** Begin Provided entries **

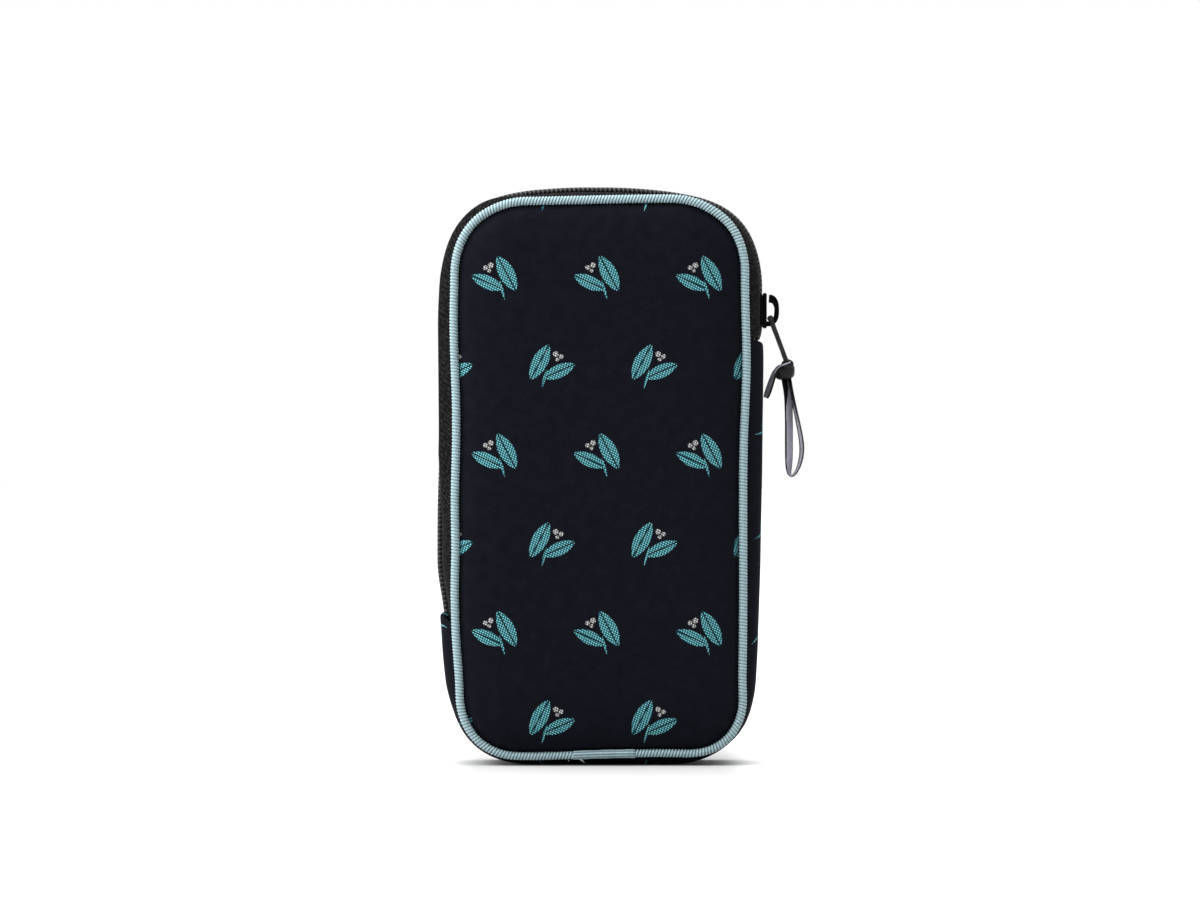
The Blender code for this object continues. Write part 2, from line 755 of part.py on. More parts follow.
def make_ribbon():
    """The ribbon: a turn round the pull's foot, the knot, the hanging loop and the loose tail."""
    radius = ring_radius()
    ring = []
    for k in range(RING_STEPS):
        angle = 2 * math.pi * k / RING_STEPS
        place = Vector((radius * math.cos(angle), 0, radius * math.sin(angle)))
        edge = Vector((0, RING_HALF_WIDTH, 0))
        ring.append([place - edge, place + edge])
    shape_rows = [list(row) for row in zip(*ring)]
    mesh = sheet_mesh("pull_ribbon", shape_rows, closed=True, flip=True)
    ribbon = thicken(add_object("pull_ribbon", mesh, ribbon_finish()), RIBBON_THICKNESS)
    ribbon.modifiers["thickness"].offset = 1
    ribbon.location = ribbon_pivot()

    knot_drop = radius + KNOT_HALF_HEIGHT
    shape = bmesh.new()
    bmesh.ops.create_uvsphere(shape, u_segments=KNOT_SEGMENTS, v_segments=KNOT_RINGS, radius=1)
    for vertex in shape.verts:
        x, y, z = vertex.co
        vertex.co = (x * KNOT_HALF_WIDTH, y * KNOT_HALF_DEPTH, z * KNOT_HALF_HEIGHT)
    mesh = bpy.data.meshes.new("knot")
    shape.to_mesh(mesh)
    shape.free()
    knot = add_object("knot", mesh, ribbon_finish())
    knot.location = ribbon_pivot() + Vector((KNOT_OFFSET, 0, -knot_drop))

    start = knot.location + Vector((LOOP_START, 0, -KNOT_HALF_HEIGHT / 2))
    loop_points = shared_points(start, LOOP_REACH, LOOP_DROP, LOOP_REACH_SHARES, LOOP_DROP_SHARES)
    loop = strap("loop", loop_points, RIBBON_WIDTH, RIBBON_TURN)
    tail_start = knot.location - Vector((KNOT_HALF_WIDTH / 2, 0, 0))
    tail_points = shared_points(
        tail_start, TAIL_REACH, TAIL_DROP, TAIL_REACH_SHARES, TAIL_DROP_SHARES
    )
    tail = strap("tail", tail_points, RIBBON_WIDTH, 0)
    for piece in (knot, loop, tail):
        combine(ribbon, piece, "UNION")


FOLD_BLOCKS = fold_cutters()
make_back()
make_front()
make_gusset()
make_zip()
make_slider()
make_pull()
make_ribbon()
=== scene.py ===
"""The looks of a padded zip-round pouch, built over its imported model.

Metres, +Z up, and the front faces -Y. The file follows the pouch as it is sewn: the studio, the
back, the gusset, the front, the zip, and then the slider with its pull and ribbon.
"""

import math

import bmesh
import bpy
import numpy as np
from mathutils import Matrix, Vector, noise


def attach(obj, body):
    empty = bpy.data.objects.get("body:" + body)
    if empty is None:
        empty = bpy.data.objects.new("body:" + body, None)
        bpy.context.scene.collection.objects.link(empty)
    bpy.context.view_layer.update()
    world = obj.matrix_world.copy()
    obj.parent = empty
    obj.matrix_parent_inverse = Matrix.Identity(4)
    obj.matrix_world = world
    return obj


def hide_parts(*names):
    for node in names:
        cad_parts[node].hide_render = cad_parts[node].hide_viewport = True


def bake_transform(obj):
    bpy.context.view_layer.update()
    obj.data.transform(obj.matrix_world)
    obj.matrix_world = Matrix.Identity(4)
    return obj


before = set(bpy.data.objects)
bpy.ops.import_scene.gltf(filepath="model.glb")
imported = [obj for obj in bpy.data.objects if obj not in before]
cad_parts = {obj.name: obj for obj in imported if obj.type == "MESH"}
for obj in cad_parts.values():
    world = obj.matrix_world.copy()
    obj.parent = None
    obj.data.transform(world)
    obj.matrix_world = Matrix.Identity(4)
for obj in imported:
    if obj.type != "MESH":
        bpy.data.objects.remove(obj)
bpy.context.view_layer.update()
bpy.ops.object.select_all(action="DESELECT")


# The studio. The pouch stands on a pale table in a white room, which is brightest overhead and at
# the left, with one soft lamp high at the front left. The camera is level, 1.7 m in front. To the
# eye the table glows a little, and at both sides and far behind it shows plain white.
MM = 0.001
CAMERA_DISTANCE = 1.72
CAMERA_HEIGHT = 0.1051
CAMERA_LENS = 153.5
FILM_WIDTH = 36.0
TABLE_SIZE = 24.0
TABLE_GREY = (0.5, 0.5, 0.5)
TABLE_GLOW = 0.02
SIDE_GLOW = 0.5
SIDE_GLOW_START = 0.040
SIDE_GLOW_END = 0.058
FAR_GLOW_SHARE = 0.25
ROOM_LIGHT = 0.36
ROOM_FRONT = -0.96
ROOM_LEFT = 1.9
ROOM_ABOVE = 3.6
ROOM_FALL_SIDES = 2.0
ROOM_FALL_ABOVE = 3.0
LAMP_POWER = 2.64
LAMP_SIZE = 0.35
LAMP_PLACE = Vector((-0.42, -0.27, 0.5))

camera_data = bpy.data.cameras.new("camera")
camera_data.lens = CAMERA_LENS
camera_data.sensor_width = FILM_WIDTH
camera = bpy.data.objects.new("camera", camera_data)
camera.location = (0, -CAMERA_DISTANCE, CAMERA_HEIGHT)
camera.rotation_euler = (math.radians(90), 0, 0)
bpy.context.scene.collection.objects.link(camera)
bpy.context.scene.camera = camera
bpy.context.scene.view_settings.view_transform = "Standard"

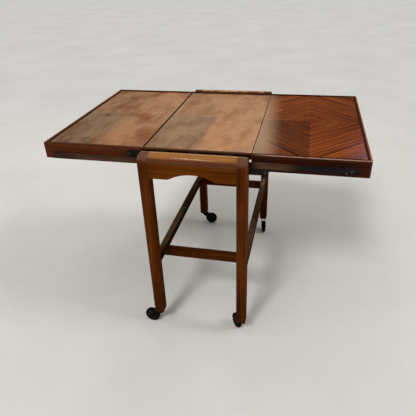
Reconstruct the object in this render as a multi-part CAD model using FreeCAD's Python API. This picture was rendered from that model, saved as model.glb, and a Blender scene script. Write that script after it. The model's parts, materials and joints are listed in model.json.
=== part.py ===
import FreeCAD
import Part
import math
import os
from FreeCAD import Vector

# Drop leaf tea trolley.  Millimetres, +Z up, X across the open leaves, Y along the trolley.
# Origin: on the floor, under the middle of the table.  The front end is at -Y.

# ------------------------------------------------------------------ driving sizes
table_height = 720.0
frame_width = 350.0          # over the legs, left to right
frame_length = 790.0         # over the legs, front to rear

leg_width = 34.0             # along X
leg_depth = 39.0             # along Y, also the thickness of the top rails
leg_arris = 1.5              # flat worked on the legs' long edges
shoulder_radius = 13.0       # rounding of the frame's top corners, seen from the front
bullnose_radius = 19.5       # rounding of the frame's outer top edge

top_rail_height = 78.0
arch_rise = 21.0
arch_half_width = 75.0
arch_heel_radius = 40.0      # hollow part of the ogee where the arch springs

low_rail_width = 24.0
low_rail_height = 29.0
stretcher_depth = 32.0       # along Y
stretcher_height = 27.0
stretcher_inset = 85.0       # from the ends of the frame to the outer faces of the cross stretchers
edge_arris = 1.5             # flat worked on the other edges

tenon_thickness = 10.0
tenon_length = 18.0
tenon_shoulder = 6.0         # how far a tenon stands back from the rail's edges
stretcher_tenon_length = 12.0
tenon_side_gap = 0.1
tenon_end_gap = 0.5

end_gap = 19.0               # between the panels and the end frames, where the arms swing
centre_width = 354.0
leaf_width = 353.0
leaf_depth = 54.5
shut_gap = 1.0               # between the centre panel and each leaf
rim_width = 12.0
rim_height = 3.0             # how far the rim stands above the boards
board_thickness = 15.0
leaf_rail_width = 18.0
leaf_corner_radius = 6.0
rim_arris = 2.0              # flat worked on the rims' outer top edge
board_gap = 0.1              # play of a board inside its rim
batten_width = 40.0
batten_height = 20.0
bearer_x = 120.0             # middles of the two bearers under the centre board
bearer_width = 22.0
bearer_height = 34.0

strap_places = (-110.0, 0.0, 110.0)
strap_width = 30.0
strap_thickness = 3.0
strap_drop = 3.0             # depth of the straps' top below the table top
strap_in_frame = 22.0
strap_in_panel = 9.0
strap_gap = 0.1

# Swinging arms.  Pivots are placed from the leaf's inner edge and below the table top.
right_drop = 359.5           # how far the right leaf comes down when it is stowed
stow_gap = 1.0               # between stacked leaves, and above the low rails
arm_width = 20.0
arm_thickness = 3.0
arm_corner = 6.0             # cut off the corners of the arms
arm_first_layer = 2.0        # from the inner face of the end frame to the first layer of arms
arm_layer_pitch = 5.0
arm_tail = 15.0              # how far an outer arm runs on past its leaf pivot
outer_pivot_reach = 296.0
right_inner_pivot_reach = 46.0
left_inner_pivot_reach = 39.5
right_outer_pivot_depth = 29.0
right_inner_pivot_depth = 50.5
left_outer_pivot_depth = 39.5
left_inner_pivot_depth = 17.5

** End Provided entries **
** Begin Provided entries **

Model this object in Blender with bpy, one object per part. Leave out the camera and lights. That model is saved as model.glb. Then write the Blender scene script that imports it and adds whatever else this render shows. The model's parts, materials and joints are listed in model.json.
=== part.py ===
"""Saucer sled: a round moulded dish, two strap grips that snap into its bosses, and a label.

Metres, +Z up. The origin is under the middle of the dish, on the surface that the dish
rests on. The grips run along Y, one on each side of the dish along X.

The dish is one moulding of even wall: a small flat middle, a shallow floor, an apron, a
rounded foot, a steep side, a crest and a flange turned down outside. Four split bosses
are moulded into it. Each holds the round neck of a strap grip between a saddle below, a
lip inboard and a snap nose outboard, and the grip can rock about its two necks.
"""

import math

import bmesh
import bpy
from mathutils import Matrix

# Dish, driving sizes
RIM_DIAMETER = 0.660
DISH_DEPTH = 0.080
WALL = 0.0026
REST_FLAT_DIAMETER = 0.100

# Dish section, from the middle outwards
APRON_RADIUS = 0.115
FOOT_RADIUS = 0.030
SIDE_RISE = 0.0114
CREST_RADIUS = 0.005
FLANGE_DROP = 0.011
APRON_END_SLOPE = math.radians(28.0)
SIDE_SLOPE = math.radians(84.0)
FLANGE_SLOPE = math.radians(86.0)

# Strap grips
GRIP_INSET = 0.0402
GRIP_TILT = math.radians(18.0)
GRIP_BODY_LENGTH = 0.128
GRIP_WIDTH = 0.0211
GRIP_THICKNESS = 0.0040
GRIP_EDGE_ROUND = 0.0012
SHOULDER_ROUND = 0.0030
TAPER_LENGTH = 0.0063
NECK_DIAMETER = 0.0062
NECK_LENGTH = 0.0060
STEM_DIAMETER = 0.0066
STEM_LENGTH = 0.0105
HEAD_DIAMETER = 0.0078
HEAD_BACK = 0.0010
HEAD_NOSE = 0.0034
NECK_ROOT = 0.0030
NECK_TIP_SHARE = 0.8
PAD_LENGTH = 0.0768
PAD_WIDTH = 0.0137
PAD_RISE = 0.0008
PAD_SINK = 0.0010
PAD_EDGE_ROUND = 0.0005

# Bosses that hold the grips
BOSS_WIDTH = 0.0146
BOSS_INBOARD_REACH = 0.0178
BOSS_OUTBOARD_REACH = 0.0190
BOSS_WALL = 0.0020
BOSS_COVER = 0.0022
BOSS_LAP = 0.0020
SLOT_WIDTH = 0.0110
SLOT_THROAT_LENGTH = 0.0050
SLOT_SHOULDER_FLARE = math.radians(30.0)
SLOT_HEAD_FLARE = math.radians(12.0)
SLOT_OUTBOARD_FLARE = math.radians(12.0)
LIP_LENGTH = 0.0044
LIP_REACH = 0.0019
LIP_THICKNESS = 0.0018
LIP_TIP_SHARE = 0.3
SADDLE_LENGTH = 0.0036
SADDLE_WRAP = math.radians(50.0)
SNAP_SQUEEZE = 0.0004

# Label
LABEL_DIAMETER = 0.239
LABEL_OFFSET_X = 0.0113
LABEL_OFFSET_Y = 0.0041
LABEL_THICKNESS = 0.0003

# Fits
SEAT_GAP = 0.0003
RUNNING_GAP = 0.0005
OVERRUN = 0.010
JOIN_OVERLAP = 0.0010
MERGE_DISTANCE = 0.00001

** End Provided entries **
** Begin Provided entries **

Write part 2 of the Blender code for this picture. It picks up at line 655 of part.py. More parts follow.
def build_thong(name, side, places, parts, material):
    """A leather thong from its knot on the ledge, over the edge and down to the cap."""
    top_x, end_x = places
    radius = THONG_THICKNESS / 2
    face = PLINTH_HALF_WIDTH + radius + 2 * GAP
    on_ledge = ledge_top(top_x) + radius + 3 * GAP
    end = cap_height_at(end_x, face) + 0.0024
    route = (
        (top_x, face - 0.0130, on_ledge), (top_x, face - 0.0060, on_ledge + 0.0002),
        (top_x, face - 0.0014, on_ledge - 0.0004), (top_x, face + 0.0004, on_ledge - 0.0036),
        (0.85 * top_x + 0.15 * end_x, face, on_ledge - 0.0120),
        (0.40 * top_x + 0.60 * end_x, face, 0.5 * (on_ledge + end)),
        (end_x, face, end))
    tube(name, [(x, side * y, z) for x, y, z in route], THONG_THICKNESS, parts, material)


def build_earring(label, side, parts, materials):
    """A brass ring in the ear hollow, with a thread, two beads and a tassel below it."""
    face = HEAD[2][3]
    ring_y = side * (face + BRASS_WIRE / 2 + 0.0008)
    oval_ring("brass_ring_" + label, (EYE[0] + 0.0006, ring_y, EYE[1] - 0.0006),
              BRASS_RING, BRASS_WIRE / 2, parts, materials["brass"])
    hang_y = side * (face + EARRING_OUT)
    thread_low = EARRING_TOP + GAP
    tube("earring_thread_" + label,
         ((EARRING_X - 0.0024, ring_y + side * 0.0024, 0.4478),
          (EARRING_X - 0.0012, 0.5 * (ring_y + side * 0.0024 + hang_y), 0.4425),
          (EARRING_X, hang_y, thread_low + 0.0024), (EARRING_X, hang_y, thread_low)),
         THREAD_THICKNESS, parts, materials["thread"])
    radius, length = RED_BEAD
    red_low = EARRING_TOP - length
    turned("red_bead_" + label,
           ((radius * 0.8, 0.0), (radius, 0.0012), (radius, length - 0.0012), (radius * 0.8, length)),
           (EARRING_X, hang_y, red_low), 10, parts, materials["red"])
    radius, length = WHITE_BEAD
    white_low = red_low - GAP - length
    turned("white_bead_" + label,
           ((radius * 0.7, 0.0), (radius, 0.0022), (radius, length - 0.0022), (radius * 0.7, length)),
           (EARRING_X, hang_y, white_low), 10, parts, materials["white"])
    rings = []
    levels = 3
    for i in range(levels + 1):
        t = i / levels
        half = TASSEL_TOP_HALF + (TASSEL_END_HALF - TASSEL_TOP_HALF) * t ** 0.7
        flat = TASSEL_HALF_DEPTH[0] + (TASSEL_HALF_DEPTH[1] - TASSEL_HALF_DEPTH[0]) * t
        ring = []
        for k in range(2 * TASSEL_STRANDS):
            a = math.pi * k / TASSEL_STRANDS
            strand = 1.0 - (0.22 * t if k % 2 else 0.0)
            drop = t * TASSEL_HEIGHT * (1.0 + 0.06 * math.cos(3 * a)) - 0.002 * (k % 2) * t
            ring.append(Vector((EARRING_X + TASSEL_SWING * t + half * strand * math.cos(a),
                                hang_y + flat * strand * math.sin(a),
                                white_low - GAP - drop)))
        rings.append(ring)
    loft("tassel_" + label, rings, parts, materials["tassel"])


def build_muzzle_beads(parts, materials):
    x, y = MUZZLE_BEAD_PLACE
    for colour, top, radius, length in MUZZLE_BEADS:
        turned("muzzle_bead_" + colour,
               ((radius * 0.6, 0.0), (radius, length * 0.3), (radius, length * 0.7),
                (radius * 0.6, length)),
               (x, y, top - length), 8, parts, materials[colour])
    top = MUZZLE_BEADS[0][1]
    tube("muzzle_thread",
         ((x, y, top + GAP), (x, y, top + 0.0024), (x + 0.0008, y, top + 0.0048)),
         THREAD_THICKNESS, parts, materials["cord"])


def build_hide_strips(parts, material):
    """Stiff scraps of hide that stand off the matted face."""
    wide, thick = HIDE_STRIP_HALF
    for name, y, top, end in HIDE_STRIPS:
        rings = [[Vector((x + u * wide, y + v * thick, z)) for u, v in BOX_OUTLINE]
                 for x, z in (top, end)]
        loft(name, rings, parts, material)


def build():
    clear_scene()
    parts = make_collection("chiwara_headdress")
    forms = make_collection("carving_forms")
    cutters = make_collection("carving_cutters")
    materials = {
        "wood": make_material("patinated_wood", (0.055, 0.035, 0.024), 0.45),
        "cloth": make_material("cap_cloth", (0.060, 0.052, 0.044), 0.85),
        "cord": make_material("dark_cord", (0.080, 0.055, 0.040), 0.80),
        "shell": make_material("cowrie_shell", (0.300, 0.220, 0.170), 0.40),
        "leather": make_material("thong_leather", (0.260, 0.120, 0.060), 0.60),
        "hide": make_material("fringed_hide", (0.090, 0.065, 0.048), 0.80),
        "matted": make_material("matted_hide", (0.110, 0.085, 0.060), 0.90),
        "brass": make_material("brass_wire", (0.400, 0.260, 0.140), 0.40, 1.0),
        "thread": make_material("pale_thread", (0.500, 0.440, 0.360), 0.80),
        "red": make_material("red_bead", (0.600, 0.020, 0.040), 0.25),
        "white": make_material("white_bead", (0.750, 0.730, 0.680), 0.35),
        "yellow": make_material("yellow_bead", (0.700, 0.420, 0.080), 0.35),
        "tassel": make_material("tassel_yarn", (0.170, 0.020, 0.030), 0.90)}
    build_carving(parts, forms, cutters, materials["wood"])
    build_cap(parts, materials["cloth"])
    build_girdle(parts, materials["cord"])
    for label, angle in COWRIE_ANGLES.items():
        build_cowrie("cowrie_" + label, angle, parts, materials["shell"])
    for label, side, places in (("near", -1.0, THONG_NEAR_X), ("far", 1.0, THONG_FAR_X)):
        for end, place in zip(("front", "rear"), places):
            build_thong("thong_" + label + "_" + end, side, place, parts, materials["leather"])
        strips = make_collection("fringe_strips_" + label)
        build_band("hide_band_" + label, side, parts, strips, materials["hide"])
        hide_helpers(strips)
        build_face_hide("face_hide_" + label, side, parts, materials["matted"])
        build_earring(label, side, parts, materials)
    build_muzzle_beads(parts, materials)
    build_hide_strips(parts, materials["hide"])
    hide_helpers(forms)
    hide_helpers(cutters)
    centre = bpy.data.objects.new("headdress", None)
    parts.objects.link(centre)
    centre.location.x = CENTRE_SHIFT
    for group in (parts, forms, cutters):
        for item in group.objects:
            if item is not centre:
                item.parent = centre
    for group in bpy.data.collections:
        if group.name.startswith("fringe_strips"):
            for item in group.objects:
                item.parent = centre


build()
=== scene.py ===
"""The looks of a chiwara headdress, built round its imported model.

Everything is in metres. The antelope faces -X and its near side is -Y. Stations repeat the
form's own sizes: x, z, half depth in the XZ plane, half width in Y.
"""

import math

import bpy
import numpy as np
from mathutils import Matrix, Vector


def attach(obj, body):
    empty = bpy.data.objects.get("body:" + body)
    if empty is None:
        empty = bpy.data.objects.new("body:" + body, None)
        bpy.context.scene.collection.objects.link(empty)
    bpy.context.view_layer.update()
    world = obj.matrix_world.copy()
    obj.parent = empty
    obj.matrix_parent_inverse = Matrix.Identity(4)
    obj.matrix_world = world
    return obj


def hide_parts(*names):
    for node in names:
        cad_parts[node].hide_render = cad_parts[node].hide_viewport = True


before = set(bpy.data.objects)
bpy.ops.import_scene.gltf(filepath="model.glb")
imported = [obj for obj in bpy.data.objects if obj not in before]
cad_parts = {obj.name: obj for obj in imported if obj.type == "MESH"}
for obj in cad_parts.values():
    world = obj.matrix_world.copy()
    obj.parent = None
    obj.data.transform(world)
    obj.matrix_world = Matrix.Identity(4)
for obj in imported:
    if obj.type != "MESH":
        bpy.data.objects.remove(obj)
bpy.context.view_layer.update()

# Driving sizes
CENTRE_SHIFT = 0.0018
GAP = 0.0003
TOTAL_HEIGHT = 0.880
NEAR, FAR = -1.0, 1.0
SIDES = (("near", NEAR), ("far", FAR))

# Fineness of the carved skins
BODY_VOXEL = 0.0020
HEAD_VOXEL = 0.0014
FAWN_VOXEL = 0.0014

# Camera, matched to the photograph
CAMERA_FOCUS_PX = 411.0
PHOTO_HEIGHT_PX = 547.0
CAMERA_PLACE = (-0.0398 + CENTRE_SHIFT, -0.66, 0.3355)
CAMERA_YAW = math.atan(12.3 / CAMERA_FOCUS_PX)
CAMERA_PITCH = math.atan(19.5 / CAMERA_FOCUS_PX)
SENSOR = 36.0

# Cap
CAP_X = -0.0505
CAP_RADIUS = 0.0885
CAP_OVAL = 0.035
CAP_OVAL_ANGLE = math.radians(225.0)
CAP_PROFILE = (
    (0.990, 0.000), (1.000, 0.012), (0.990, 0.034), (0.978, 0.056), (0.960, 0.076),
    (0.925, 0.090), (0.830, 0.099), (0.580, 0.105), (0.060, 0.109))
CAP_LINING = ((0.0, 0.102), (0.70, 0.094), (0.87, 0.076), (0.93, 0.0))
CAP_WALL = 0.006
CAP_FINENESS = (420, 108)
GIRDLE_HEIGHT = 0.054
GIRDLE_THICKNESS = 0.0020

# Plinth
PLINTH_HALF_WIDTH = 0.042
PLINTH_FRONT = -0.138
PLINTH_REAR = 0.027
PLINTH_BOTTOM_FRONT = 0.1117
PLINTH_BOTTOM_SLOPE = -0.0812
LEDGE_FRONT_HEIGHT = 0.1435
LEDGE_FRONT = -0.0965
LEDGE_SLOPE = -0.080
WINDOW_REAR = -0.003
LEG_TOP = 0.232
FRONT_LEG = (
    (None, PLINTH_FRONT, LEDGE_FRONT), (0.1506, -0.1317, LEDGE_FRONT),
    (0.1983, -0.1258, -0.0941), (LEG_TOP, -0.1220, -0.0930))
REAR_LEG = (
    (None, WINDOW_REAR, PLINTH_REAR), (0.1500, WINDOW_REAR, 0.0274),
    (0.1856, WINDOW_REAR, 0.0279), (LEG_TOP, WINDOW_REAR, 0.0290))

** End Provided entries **

*Exercise details*
Extract only the lines from the line with "for piece in" through the line with "from mathutils import Matrix, Vector, noise", keeping both end lines exactly as they are.

*Right answer*
    for piece in (knot, loop, tail):
        combine(ribbon, piece, "UNION")


FOLD_BLOCKS = fold_cutters()
make_back()
make_front()
make_gusset()
make_zip()
make_slider()
make_pull()
make_ribbon()
=== scene.py ===
"""The looks of a padded zip-round pouch, built over its imported model.

Metres, +Z up, and the front faces -Y. The file follows the pouch as it is sewn: the studio, the
back, the gusset, the front, the zip, and then the slider with its pull and ribbon.
"""

import math

import bmesh
import bpy
import numpy as np
from mathutils import Matrix, Vector, noise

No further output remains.